In a striking move this July, Irving Oil chartered a tanker to deliver oil produced by Cenovus Energy in Alberta to its refinery in New Brunswick. The ship’s month-long voyage started at the Trans Mountain export terminal in Burnaby, B.C. and required transit through the Panama Canal, a journey of 11,900 kilometres, more than double the length of the proposed pipeline project.
“This is a one-off shipment for now, but we think there’s tremendous potential for more oil from Western Canada to make its way east, expanding our customer base here at home,” Cenovus vice-president Keith Chiasson said at the time.
Canadian, foreign markets
The goal of the CP3 project is to both replace foreign oil imported into Eastern Canada and to help Canadian oil access new world markets. MacLellan acknowledges that refineries on the other side of the country may have to be reconfigured to handle heavy crude from Alberta, but he says having the pipeline in place would help encourage those activities.
Absent a cross-country oil pipeline, Canada spent $477 billion on foreign oil imports between 1988 and 2019, according to Canadian Energy Centre research. This is an average of 749,000 barrels per day from countries including Saudi Arabia, Russia and the U.S.
“If you have that line there, then you have the potential for [companies] to modify the refineries and then we have energy security,” he says. “Whatever is excess that we can’t disperse of in Canada, we would sell to Europe and foreign markets.”
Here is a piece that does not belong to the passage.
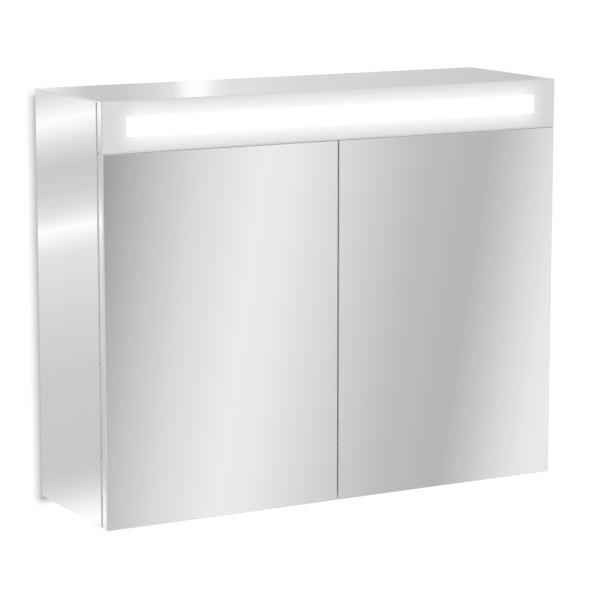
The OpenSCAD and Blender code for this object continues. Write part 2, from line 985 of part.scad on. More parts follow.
// The leaf on the carcass: two outer knuckles, a plate over the board's front edge and one inside
module frame_leaf() {
    for (end = BOTH) {
        mid_z = end * (knuckle_l + slip);
        translate([pin_x, pin_y, 0])
            rod_z(mid_z - knuckle_l / 2, mid_z + knuckle_l / 2, knuckle_r);
        block([inner_x - leaf_t, case_front_y - leaf_t, mid_z - knuckle_l / 2],
              [pin_x, case_front_y, mid_z + knuckle_l / 2]);
    }
    block([inner_x - leaf_t, case_front_y - leaf_t, -hinge_l / 2],
          [leaf_x, case_front_y, hinge_l / 2]);
    block([inner_x - leaf_t, case_front_y - leaf_t, -hinge_l / 2],
          [inner_x, case_front_y + frame_leaf_l, hinge_l / 2]);
}

module hinge_frame_leaves() {
    color("silver")
        from_bottom()
            for (side = BOTH)
                on_side(side)
                    difference() {
                        for (z = hinge_zs)
                            translate([0, 0, z])
                                frame_leaf();
                        pin_bores();
                        frame_leaf_screws(snug);
                    }
}

module hinge_frame_screws() {
    color("silver")
        from_bottom()
            for (side = BOTH)
                on_side(side) {
                    frame_leaf_screws(0);
                    for (z = hinge_zs, end = BOTH)
                        translate([0, frame_screw_y, z + end * leaf_screw_z])
                            rod_x(inner_x - leaf_t - small_head_t, inner_x - leaf_t, small_head_r);
                }
}

module hinge_pins() {
    color("silver")
        from_bottom()
            for (side = BOTH, z = hinge_zs)
                on_side(side)
                    translate([pin_x, pin_y, z]) {
                        rod_z(-hinge_l / 2, hinge_l / 2, pin_r);
                        for (end = BOTH)
                            translate([0, 0, end * (hinge_l + pin_head_t) / 2])
                                rod_z(-pin_head_t / 2, pin_head_t / 2, pin_head_r);
                    }
}

// The leaf on the door: the middle knuckle and a plate on the door's back
module door_leaf() {
    translate([pin_x, pin_y, 0])
        rod_z(-knuckle_l / 2, knuckle_l / 2, knuckle_r);
    block([side_x - door_leaf_w, door_back_y, -knuckle_l / 2],
          [pin_x, door_back_y + leaf_t, knuckle_l / 2]);
    block([side_x - door_leaf_w, door_back_y, -hinge_l / 2],
          [leaf_x, door_back_y + leaf_t, hinge_l / 2]);
}

// Small screws that hold the door leaves
module door_leaf_screws(fit) {
    for (z = hinge_zs, end = BOTH)
        translate([door_screw_x, 0, z + end * leaf_screw_z])
            rod_y(door_back_y + leaf_t - small_screw_l - fit, door_back_y + leaf_t, small_screw_r + fit);
}

module hinge_door_leaves(side) {
    color("silver")
        from_bottom()
            on_side(side)
                difference() {
                    for (z = hinge_zs)
                        translate([0, 0, z])
                            door_leaf();
                    pin_bores();
                    door_leaf_screws(snug);
                }
}

module hinge_door_leaves_left() hinge_door_leaves(LEFT);
module hinge_door_leaves_right() hinge_door_leaves(RIGHT);

module hinge_door_screws(side) {
    color("silver")
        from_bottom()
            on_side(side) {
                door_leaf_screws(0);
                for (z = hinge_zs, end = BOTH)
                    translate([door_screw_x, 0, z + end * leaf_screw_z])
                        rod_y(door_back_y + leaf_t, door_back_y + leaf_t + small_head_t, small_head_r);
            }
}

module hinge_door_screws_left() hinge_door_screws(LEFT);
module hinge_door_screws_right() hinge_door_screws(RIGHT);

// ---- doors ----

module door_core(side) {
    outline = [[door_x0, glass_back_y], [side_x, glass_back_y], [side_x, door_back_y - swing_chamfer],
               [side_x - swing_chamfer, door_back_y], [door_x0, door_back_y]];
    color("white")
        from_bottom()
            on_side(side)
                difference() {
                    linear_extrude(height = door_h)
                        polygon(outline);
                    inner_mirror_space(snug);
                    door_leaf_screws(snug);
                }
}

module door_core_left() door_core(LEFT);
module door_core_right() door_core(RIGHT);

module door_mirror(side) {
    color("lightsteelblue")
        from_bottom()
            on_side(side)
                block([door_x0, -cab_d, 0], [side_x, glass_back_y, door_h]);
}

module door_mirror_left() door_mirror(LEFT);
module door_mirror_right() door_mirror(RIGHT);

// The space of the mirror let into a door's back, grown by fit where it is cut as a pocket
module inner_mirror_space(fit) {
    block([door_x0 + border_x - fit, door_back_y - inner_mirror_t, border_z - fit],
          [side_x - border_x + fit, door_back_y + (fit > 0 ? past : 0), door_h - border_z + fit]);
}

module inner_mirror(side) {
    color("lightsteelblue")
        from_bottom()
            on_side(side)
                inner_mirror_space(0);
}

module inner_mirror_left() inner_mirror(LEFT);
module inner_mirror_right() inner_mirror(RIGHT);

module strike_plate(side) {
    color("silver")
        from_bottom()
            on_side(side)
                block([latch_x - strike_w / 2, door_back_y, latch_z - strike_h / 2],
                      [latch_x + strike_w / 2, door_back_y + strike_t, latch_z + strike_h / 2]);
}

module strike_plate_left() strike_plate(LEFT);
module strike_plate_right() strike_plate(RIGHT);

module door_bumpers(side) {
    color("gainsboro")
        from_bottom()
            on_side(side)
                for (z = bumper_zs)
                    translate([latch_x, 0, z])
                        rod_y(door_back_y, case_front_y - slip, bumper_r);
}

module door_bumpers_left() door_bumpers(LEFT);
module door_bumpers_right() door_bumpers(RIGHT);

side_panel_left();
side_panel_right();
side_mirror_left();
side_mirror_right();
bottom_panel();
top_panel();
centre_partition();
front_rail();
rear_batten();
back_panel();
electrics_cover();
electrics_cover_screws();
top_cover();
carcass_screws();
header_housing();
header_glass();
header_end_caps();
header_spacers();
header_screws();
light_diffuser();
led_board();
led_chips();
led_driver();
terminal_block();
wiring();
cable_gland();
wall_brackets();
hanger_bodies();
hanger_hooks();
hanger_screws();
shelf_left_lower();
shelf_left_upper();
shelf_right_lower();
shelf_right_upper();
shelf_pins();
switch_box();
switch_rocker();
latch_body_left();
latch_body_right();
latch_plunger_left();
latch_plunger_right();
hinge_frame_leaves();
hinge_frame_screws();
hinge_pins();
door_core_left();
door_mirror_left();
inner_mirror_left();
hinge_door_leaves_left();
hinge_door_screws_left();
strike_plate_left();
door_bumpers_left();
door_core_right();
door_mirror_right();
inner_mirror_right();
hinge_door_leaves_right();
hinge_door_screws_right();
strike_plate_right();
door_bumpers_right();
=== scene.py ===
"""Finishes, glass arrises, small fittings and a plain studio for a two-door mirror cabinet.

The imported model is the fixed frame: its pieces stay where they are and get their finish here, and what
is rebuilt here takes its size and place from them. Lengths are in metres. X runs to the right, the doors
face -Y, the wall is the plane Y = 0 and the wall brackets' screw line is Z = 0.
"""

import json
import math

import bmesh
import bpy
from bpy.props import FloatProperty, FloatVectorProperty, PointerProperty
from bpy.types import Node, NodeSocket, Operator, Panel, PropertyGroup
from mathutils import Matrix, Vector

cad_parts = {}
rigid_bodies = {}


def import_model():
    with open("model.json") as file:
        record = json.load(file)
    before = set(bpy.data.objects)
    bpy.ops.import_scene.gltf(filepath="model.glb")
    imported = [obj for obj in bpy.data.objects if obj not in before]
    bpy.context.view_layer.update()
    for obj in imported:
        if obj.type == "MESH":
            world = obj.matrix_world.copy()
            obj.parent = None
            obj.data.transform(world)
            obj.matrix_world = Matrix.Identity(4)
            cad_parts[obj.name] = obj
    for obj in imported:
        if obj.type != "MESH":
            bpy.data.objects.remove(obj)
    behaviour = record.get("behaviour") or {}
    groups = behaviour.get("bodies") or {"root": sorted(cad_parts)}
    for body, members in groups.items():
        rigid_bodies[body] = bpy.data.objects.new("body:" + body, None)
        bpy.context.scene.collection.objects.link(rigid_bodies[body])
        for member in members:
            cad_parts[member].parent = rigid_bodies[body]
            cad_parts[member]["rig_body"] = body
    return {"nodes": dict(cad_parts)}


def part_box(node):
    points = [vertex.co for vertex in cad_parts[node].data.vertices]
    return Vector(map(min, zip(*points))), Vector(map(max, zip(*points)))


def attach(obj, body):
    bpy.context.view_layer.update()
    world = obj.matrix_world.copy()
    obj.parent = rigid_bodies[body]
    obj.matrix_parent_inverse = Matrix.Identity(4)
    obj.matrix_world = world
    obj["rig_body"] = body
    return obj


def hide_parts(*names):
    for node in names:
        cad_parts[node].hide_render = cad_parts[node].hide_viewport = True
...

Analysis of international markets past 2060 shows “penetrable market share” for Canadian oil through the CP3 project, the company says. This includes a 2019 forecast by the U.S. Energy Information Administration that Canadian oil production will surge between 2040 and 2050 “as easily accessible global resources are increasingly depleted and global oil prices gradually increase.”
MacLellan says a key aspect to ensure success of the CP3 project is its approach to Indigenous engagement, which he believes will help the company navigate the complex new federal regulatory framework for major infrastructure projects.
“We believe that certainly in this time and age, a project of this size can’t get approved if it’s not got Indigenous partnership. We want Indigenous partnership in decision making, but we also want to deliver prosperity to Indigenous peoples,” he says.
“What we’re going to do is take a percentage of our revenue and put it in a trust fund to be managed for Indigenous peoples wherever they are in Canada, not how close they are to the pipeline route.”
Corridor of opportunity
The pipeline corridor for the CP3 project is envisioned as a “collective opportunity zone.”
“We’re trying to create opportunities along the pipeline where we can do something innovative that creates a business opportunity for somebody else,” MacLellan says.
Some of the company’s ideas include offtake points along the route for business opportunities like producing asphalt or carbon fibre; using potential waste heat from pump stations to power locally-owned greenhouses; and running fibre optic cable alongside the pipeline to connect isolated communities.
The next step for CP3 is to raise $25 million to fund higher-level engineering, routing and consultations with affected Indigenous groups and leaders.